10 March:              In retaliation, the GMRs attack towards Notre-Dame-des-Neiges and fall into an ambush: ten prisoners taken. Overnight, a third parachute drop is made: around 250 containers.

12 March:              Three Heinkel 111s drop around a hundred 50 kg bombs, which destroy a few chalets.

17 March:              The Heinkels return to bomb Col des Auges, the highest position.

18 March:              The Milice relieve the GMRs on the front line.

20 March:              Attack by militiamen on La Rosière and Col de Landron.
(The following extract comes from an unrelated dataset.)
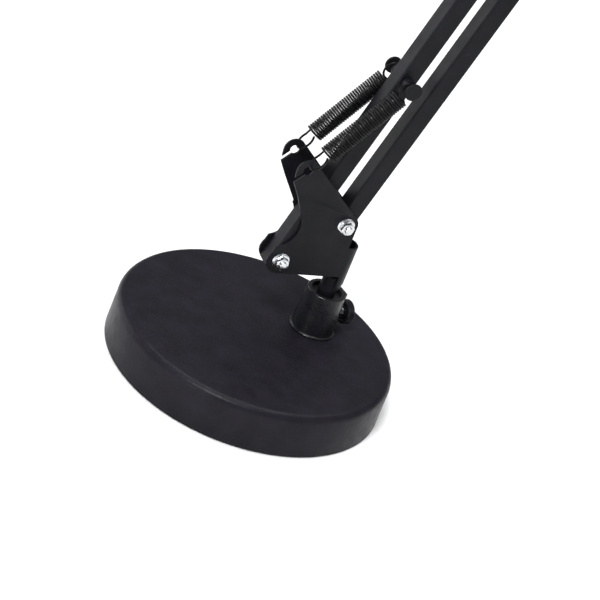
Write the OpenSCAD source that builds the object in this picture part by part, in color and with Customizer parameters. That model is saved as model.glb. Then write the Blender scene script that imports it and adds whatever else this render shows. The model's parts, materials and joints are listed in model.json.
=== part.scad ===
// Architect desk lamp: a weighted round base, a folded swivel bracket, two sprung parallel arms
// and a tilting spun shade. Millimetres, +Z up, origin at the middle of the base on the table top.
// The arms lie in a plane parallel to XZ that passes through the swivel axis. Each [x, z] point
// below is a place in that plane.

/* [Base] */
// Radius of the base at the table
base_r = 95; // [80:1:115]
// Height of the base above the table
base_h = 30.7; // [26:0.1:38]
// Radius of the rounded upper edge
base_edge_r = 5; // [3:0.5:8]
// Inward lean of the base's side wall over its height
base_draft = 0.6; // [0.2:0.1:1.5]
// Thickness of the pressed steel cover
cover_t = 1.2; // [0.8:0.1:2]
// Thickness of the iron weight under the cover
weight_t = 9; // [6:0.5:12]
// Gap between the weight's edge and the cover's wall
weight_gap = 7; // [6:0.5:12]
// Thickness of the bottom board
board_t = 1.6; // [1:0.2:2.4]
// Thickness of the soft pad under the board
pad_t = 1.6; // [1:0.2:3]
// Height of the cover's lower rim above the table
rim_lift = 0.8; // [0.4:0.1:1.6]

/* [Post] */
// Distance of the swivel axis behind the middle of the base, along the arms
post_x = 42; // [34:1:50]
// Distance of the swivel axis to the far side
post_y = 8; // [0:1:14]
// Height of the post socket
socket_h = 30.7; // [26:0.1:36]
// Outer radius just above the foot lip
socket_foot_r = 14.7; // [14:0.1:17]
// Outer radius at the rim
socket_top_r = 13.2; // [12.8:0.1:14]
// Radius of the foot lip
lip_r = 15.7; // [15.7:0.1:18]
// Height of the foot lip
lip_h = 1.6; // [1:0.1:2.5]
// Radius of the wide mouth in the rim
mouth_r = 10.4; // [9:0.1:10.8]
// Depth of the wide mouth
mouth_d = 3.2; // [2:0.1:5]
// Thickness of the socket's floor
socket_floor = 6.5; // [5:0.5:8]
// Width of the boss that carries the thumb screw
boss_w = 10; // [8.5:0.5:11]
// Reach of the boss from the swivel axis
boss_reach = 13.8; // [13.4:0.1:16]
// Radius of the swivel stem
stem_r = 6; // [5:0.01:7.6]
// Radius of the screw that holds the socket down
post_screw_r = 3; // [2.5:0.5:3]

/* [Thumb screw] */
// Direction of the thumb screw around the post
thumb_angle = 10; // [-30:1:60]
// Height of the thumb screw above the base
thumb_z = 13; // [11:0.5:16]
// Radius of the knurled head
thumb_r = 8.3; // [6:0.1:9]
// Thickness of the knurled head
thumb_t = 5.5; // [4:0.5:7]
// Distance of the head's inner face from the swivel axis
thumb_out = 19.4; // [18.5:0.1:22]
// Radius of the steel stud
stud_r = 2.9; // [2:0.1:2.9]

/* [Arms] */
// Side of the square tube of the arms
bar_w = 12.7; // [10:0.01:15.3]
// Wall of the square tube
bar_t = 1; // [0.7:0.1:1.5]
// Corner radius of the square tube
bar_corner = 1.4; // [1.1:0.1:2]
// Length of a bar beyond its pivots
bar_end = 7.5; // [7:0.1:8]
// Lower arm from pivot to pivot
lower_len = 345; // [280:2.5:400]
// Lean of the lower arm from the table
lower_angle = 74.8; // [70:0.1:85]
// Upper arm from pivot to pivot
upper_len = 330; // [280:5:380]
// Direction of the upper arm, from the table behind
upper_angle = 150; // [145:1:155]

/* [Brackets] */
// Thickness of the folded sheet
sheet_t = 1.4; // [1:0.1:1.6]
// Gap between a bar's side and a plate
side_gap = 0.3; // [0.2:0.05:0.5]
// Distance of the lower rear pivot in front of the swivel axis
pivot_back = 45.5; // [44:0.1:50]
// Height of the lower rear pivot above the base
pivot_up = 53.2; // [52:0.1:62]
// Distance between the two lower pivots, along the arms
pivot_dx = 35.1; // [34.5:0.1:37.2]
// Height between the two lower pivots
pivot_dz = 31.6; // [30:0.1:33]
// Radius of the plate around the rear pivot
rear_lobe_r = 9.5; // [9.2:0.1:10.5]
// Radius of the plate around the front pivot
front_lobe_r = 8.5; // [8:0.1:9]
// Radius of a spring hook's head
hook_r = 7.3; // [6.5:0.1:8]
// Radius of a spring hook's eye
eye_r = 3.2; // [2.8:0.1:3.5]
// Width of a spring hook's slot
slot_w = 2.5; // [2:0.1:4]
// Height of a spring hook's eye above the rear pivot
hook_up = 70; // [68:1:76]

/* [Springs] */
// Outer radius of a spring's coil
coil_r = 6.25; // [5.5:0.05:6.3]
// Radius of the spring wire
wire_r = 0.6; // [0.4:0.05:0.8]
// Distance of the lower spring pin from the rear pivot
lower_pin_at = 141.5; // [138:0.5:160]
// Distance of the upper spring pin from the upper arm's pivot
upper_pin_at = 112; // [105:1:125]
// Radius of the spring pin
pin_r = 1.9; // [1.5:0.1:2.2]
// Radius of the spring pin's flat heads
pin_head_r = 5.7; // [5:0.1:6.2]
// Straight lead of wire between a hook's loop and the coil
hook_lead = 7.5; // [4:0.5:12]
// Straight lead of wire between a pin's loop and the coil
pin_lead = 5; // [3:0.5:8]
// Gap between a spring's coil and a bar's side
spring_gap = 0.35; // [0.3:0.05:1.2]
// Length of a spring pin beyond the middle of a spring
pin_over = 5.3; // [4.5:0.1:7]

/* [Fasteners] */
// Radius of the pivot bolts
bolt_r = 2.5; // [2:0.5:3]
// Radius of the flange on bolt heads and nuts
flange_r = 5.9; // [5.4:0.1:6.4]
// Thickness of that flange
flange_t = 1.2; // [0.8:0.1:1.5]
// Width across the hexagon's flats
hex_af = 8; // [7:0.5:8]
// Height of the hexagon above the flange
hex_h = 3.4; // [3:0.1:4]
// Length of thread that stands out of a nut
bolt_out = 1.5; // [0.5:0.1:3]
// Outer radius of the spacer sleeves that the bars turn on
sleeve_r = 3.5; // [3.2:0.1:4]

/* [Head] */
// Radius of the shade at its mouth
mouth_shade_r = 82; // [75:1:88]
// Radius of the shade's neck
neck_r = 31; // [29:0.5:34]
// Height of the shade's neck
neck_h = 44; // [42:1:50]
// Height of the whole shade
shade_h = 150; // [145:1:165]
// Thickness of the shade's sheet
shade_t = 0.9; // [0.7:0.1:1.2]
// Radius of the rolled bead at the mouth
bead_r = 1.6; // [1.3:0.1:2]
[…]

Four maquisards on patrol are shot dead.

22 March:              Engagement with militiamen at Col du Freu.

23 March:              Four Focke Wulf 190s machine-gun the Plaine de Dran: four maquisards are wounded (one mortally and one seriously) and several chalets are burnt.

24 March:              The Wehrmacht takes up position at the foot of the plateau. At Col de la Buffaz, militiamen lay an ambush for a group of six maquisards: one maquisard is killed and one seriously wounded, but one militiaman is seriously hit and another is taken prisoner.

25 March:              Aerial bombardment of the plateau and artillery bombardment of Monthiévret.

26 March:              In the morning, aircraft set fire to the last chalets and detonate the munitions depot.

Attack by militiamen on Col de l’Enclave is pushed back: two killed, two wounded, four missing. No maquis losses. Attack by the Germans on Lavouillon is pushed back: possibly two or three wounded on their side. No maquis losses. In the evening, attack and breakthrough by the Germans at Monthiévret: possibly two or three wounded. On the maquis side, two killed and several wounded (one seriously). That night, the order is given to desist.

 

27 March:              Ambush at Nâves: six maquisards killed (including Captain Anjot). Ambush at Morette: a dozen maquisards killed. Ambush at Thorens: two maquisards killed.

N.B. By secret message no 1363/44 of 28 March, General Pflaum, commander of the German forces, notified his superior that his own losses had been two NCOs and two men badly wounded, while enemy losses had been 89 prisoners and 35 dead (the Germans having finished off the three seriously wounded maquisards).

                           

 

Over the following days, maquisards and “standby” fighters would be shot dead or executed by firing squad by the Wehrmacht and, to a lesser extent, the Milice.